Stories Untold

or The Questions We Leave Behind

    A bronze pendant featuring a miniature basketball player mid-shot, the words “all tourney” raised in all caps across a banner framed with olive branches.

    A 3D basketball charm, gritty in places with green tarnish, like tiny barnacles distorting the rounded surface.

    An ornate tie tack, the kind with the little chain that hangs across the tie, adorned by a small ivory plaque, slightly yellowed, with a silver C prominently centered.

    All tucked into a blue coin purse speckled with age and what could be mold.

    Inside a plastic bag of campaign buttons from elections long since won and lost.

    Nestled in a cabinet, hidden from view, overlooked in searches for things of value. Forgotten.

    Then.

    Found.

    Holding them, I can’t help but wonder, what feats of speed and strength, what measure of persistence merited an “all tourney” recognition? How many years did it take to turn that shiny little orb of a basketball to the state that it was initially mistaken as an old musket round? Who was “C” and was he the only “C” to display his initials so clearly over his tie? Did he buy it for himself, was it a gift? Maybe from a wife to her husband or from a father to his son?

    What story do these items tell? What memories do they hold?

    None I can share. You see, the stories of some things are taken to the grave with their owners never to be told again. Others are lost to the ravages of age or injury forgotten even by the one who experienced them.

    Oh sweet friends, would that I could hear those stories told again by the ones who lived them! What a tender mercy to watch the joy of yesteryear dance in the eye of the teller one more time, to have my ears tickled by the deep laugh that shook his whole body and sometimes the couch too, to see her slender fingers light on his arm and soak in the amusement of her tone as she added a more objective detail to his tendency for hyperbole!

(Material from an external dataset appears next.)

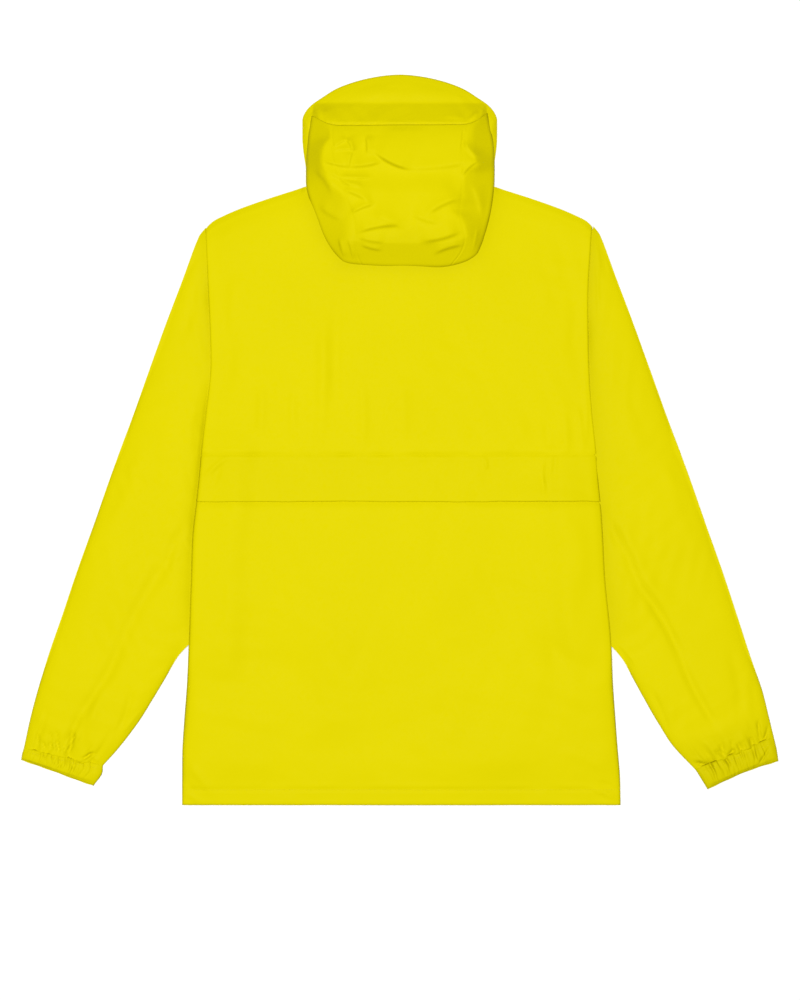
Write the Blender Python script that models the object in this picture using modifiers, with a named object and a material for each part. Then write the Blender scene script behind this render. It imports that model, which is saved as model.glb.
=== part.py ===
"""Anorak pullover of thin woven nylon, laid flat with its back up.

The garment lies face down on the floor, z = 0. +Y runs to the hood, -Y to the hem,
-X is the wearer's left. The origin is on the floor, under the middle of the garment.
The front lies on the floor, the back on the front, and the hood is folded down on the back.
The sleeves lie beside the body, with their inner edges tucked under its sides.
"""

import math
from collections import namedtuple

import bmesh
import bpy
from mathutils import Vector

MM = 0.001

# ---------------------------------------------------------------- driving sizes, in millimetres
CLOTH = 1.0             # wall of every panel
CASING = 1.6            # wall of the cuffs, which are two layers and an elastic
SEAM = 0.3              # gap between neighbouring pieces
ARMHOLE_SEAM = 0.6      # the same at the armholes, where the walls lean
NECK_SEAM = 0.9         # the same along +Y at the front neckline, which runs steeply there
LOFT = 2.9              # how far the air inside lifts the back off the front
SLEEVE_LOFT = 2.7       # the same inside a sleeve
CUFF_LOFT = 1.6         # and inside a cuff
FOLD_GAP = 0.6          # inside of a folded tube edge
TUBE_ROUNDNESS = 0.7    # power of a laid tube's crown: 1 is a plain arch, less is fuller

SIDE_OPENS = 0.62       # share of the half width inside which the air is at its full height
ARMHOLE_AIR = 0.8       # share of the loft that is left along the armholes
ARMHOLE_OPENS_Y = 45.0
SHOULDER_OPENS = 60.0   # from the shoulder seam down to the full height
NECK_AIR = 0.6          # share of the loft that is left along the neckline
HEM_AIR = 0.25          # and along the hem
HEM_OPENS = 55.0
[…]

    Dear heart, God’s word tells us clearly that for everything there is a season, but why must seasons we wish to pass quickly linger so long and why must seasons we wish to be longer feel so short? Why must some summers slam straight into winter with no hint of autumn to signal to us that the days are growing shorter, that the light is running out? Why must we be caught unawares, left only with the stories we know, discovering that what we know was but a fraction of a life, that there is much we did not know, cannot make sense of without the one whose life gives meaning to the telling.

    As I ponder these difficult questions, I can’t help but also wonder, what story will the items I leave behind tell? What loved one will find a piece of jewelry or an old award hidden among seemingly worthless items? What will they remember as they hold it? What will they long to hear or see one more time? Did I leave them abruptly with more questions than answers, with regrets and doubts? Or did I live and love openly enough to leave them without questions, to free them from the weight of doubt or regret?